Wednesday, October 13, 2010

my love life is still being written

most of us are familiar with the love formula presented in fairy tales. we grew up immersed in the culture of "girl in distress is rescued by handsome boy wonder who whisks her away from her problems to a beautiful castle where she is free to live happily ever after" that fairy tales promote. if i took a survey right now, i'm sure no one would describe their love story in quite those terms. actually, i doubt anyone's story would be even remotely close to the fairy tale.

my own personal love story has been disastrous!  i haven't fallen in and out of love more times than i can count. i haven't had my heart broken over and over again. i haven't had a parade of men in and out of my life. to the contrary, i've only loved two men, rarely dated in my adult life and only truly been heartbroken once. but it is the lack of a love life that leads me to label the whole thing disastrous. how many adult women do you know have dated so little? don't answer that. it might be more embarrassing for me than i want to acknowledge!

but i'm not completely discouraged by the state of my love life. i mean, yeah, i would prefer to have a social calendar that includes date nights and romantic dinners as well as late night movies and lots of tv watching and video game marathons, but it's not all gloom and doom. i've come to the conclusion that despite what things look like on a day to day level, my love story is still being written.

i'd love for it to skip to the juicy parts but i am nevertheless happy that it is still being crafted each day. i don't want a fairy tale ending. i just want to be loved by the man i love, work each day to protect and grow that love, raise a healthy and happy family together and be that old couple you see walking down the street holding hands. i guess that is kind of fairy tale-ish. we're led to believe that kind of love doesn't happen anymore. i'm banking that it does and when my love story is complete, you'll see it first hand!

Tuesday, October 5, 2010

teach me how to love

to say that love is hard is an understatement. it's a roller coaster of a ride that takes you to depth defying heights and gutter lows. it tests your resistance and resilience. it places you in positions that require a constant fight or flight reflex on a regular basis. love is work! and no wonder when so many of us never learned how to love.

we were never taught the importance of preferring someone over ourselves. we didn't learn to listen first and ask questions later. we weren't instructed in the art of being quick to forgive and repair what's broken. our lessons in love have fallen far short of the true compassion that is necessary for a relationship to be successful.

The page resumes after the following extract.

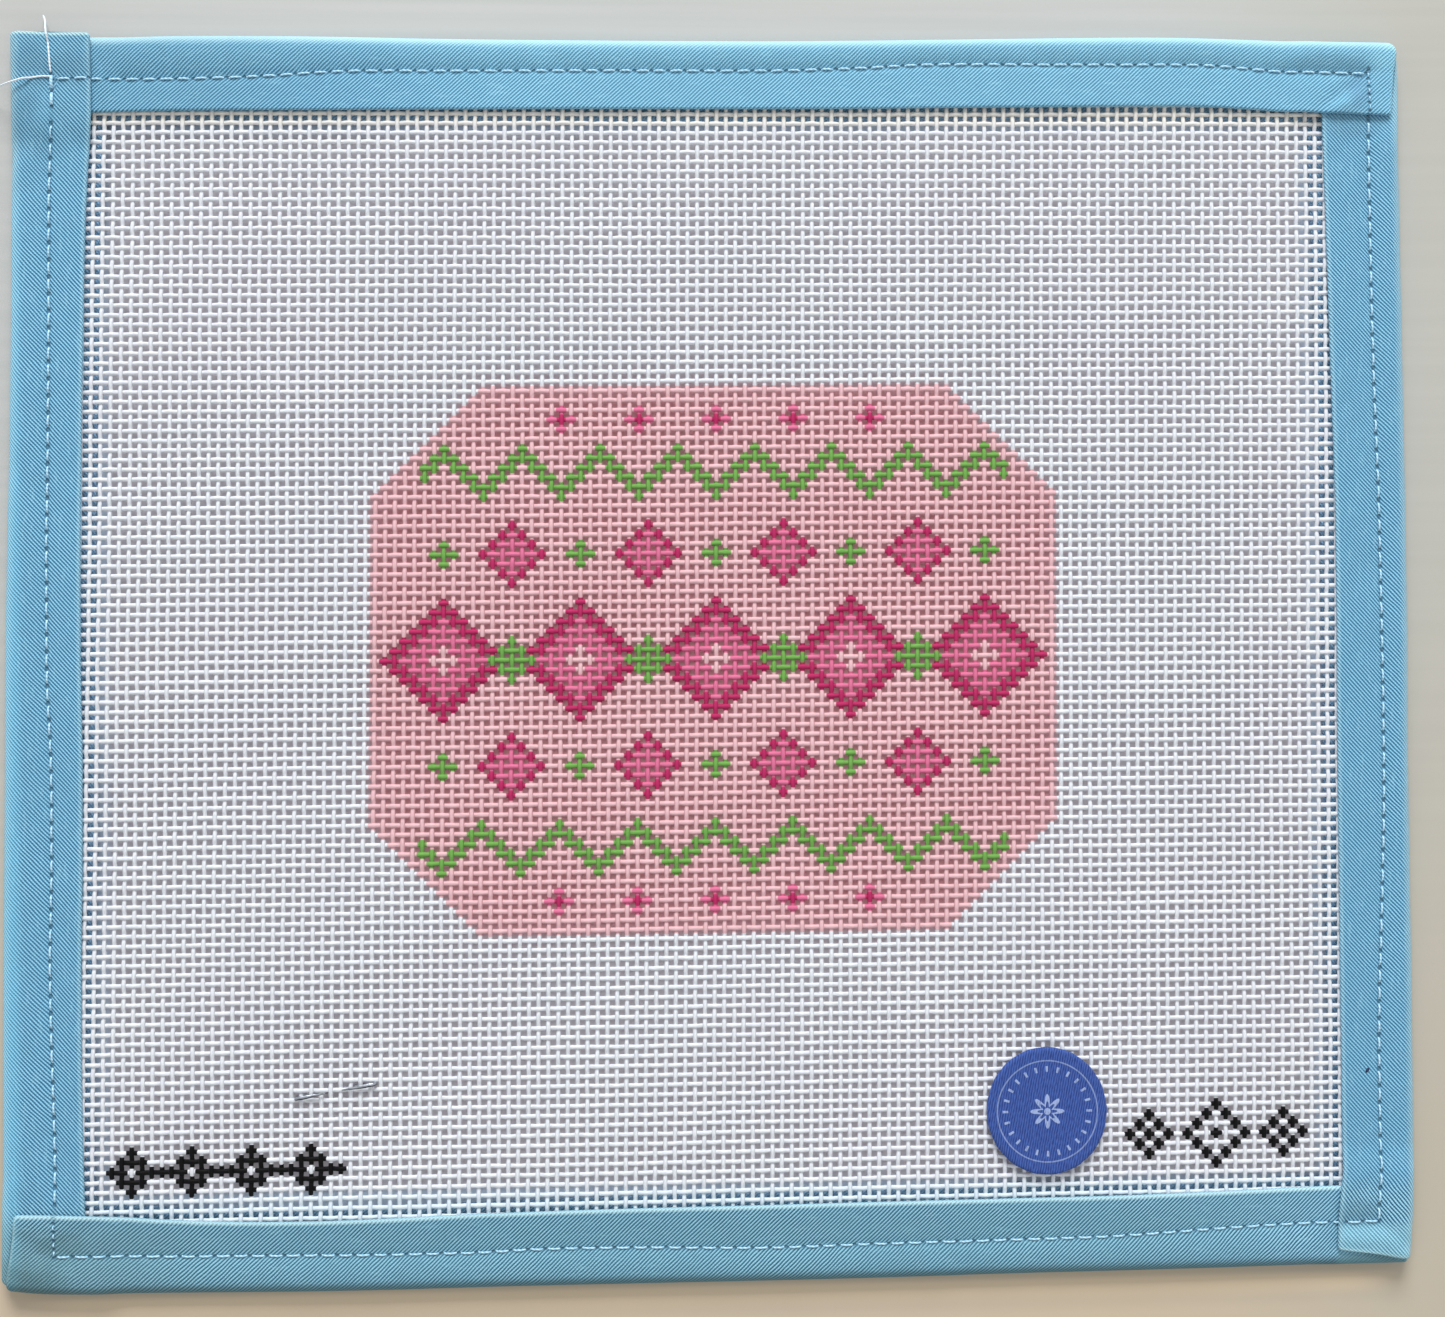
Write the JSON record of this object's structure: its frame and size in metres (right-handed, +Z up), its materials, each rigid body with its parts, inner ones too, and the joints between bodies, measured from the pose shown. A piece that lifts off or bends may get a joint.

i realize i am guilty of not really knowing how to love. i know how to fall in love but i need to learn how to stay in love. because when stuff gets hard, and it will, the gushy stuff won't be enough. there will be days when the person i say i do to is the last person i want to see. how do you stay in love on those days? how do you push through the hard stuff to make sure your love lasts?

i don't think anyone wakes up saying they want to get divorced and yet we find it common place in our society. i don't want to be part of the brokenness. i want to be an example for the success of love. i want my love story to be forever. so, i'm taking time in my singleness to learn how to love.

i'm learning how to forgive and walk in compassion and exercise patience and pick my battles and chose peace over fighting.

i wonder how many others need to take up the walk. how many singles are interested in being taught how to love?